Elgar is celebrated at the Cathedral by a stained-glass window depicting a scene from his “Dream of Gerontius.” There is another commemoration of Elgar in Worcester, a statue in the High Street, near where his father kept a music shop that was for a time the future composer’s home and workplace.
The beauty of the very British countryside of the Malvern Hills is often reflected in Elgar’s music. When he first failed in London he and his wife returned to live in Great Malvern, where he had met his wife Alice when she was one of his violin pupils. They moved into Forli in Alexandra Road where they spent eight years before moving up in the world and into Craeg Lea in Malvern Wells, with Birchwood Lodge in the Malvern Hills as an easily accessible country retreat. A walk in the Malvern Hills would inspire the most prosaic amongst us with the views of distant towns and counties to enthral the rambler.

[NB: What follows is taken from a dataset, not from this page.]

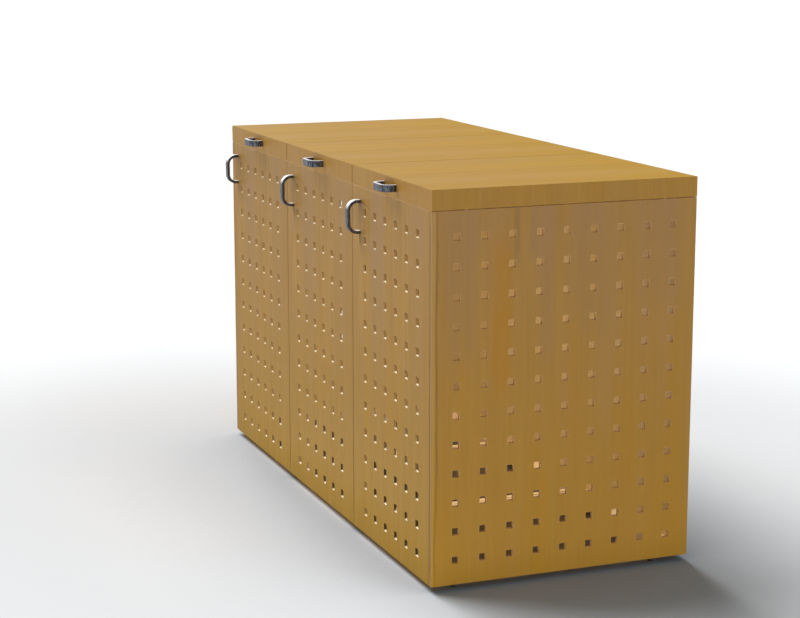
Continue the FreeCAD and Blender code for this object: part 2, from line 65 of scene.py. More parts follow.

Among the hills that he explored on foot and on his beloved bicycle he gained the inspiration for his best known work The Enigma Variations; here he found the Iron Age fort that inspired his cantata Caractacus; The Dream of Gerontius too was written while he lived in Malvern . The church of St Wulstan in Little Malvern is Elgar’s burial place, a suitably quiet and beautiful spot.
Other Cathedral cities loomed large in Elgar’s life, Gloucester and Hereford , where he had musical friends like him apart from the fashionable scene in London. All three seem to have been bypassed somewhat by economic change, retaining in their centres in particular structures of great antiquity illustrating their greater importance in much earlier days.
The Three Choirs Festival , held annually at each of Hereford, Gloucester and Worcester in turn, was the source of work and pleasure for him in his lifetime, and today is very closely associated with his works. By the banks of the Wye in Hereford he was challenged by a friend to set to music the tumble his bulldog had taken into the water, a moment that became the 11th of his Enigma Variations. A little further along the Wye at Mordiford on the B4224 Elgar would fish near the medieval bridge, having cycled from Plas Gwyn, his house in Hereford from 1904 to 1912.
During his life Elgar mentioned two places as spots he would be likely to haunt after his death. One is too vague – the bracken in the Malvern Hills – to offer a ghost hunter much chance of tracking him down; the other is far more specific, the pretty wooded lane between the Worcestershire villages of Drakes Broughton and Wadborough, where indeed some claim to have felt his spirit. If you meet him there, give him my regards and thanks.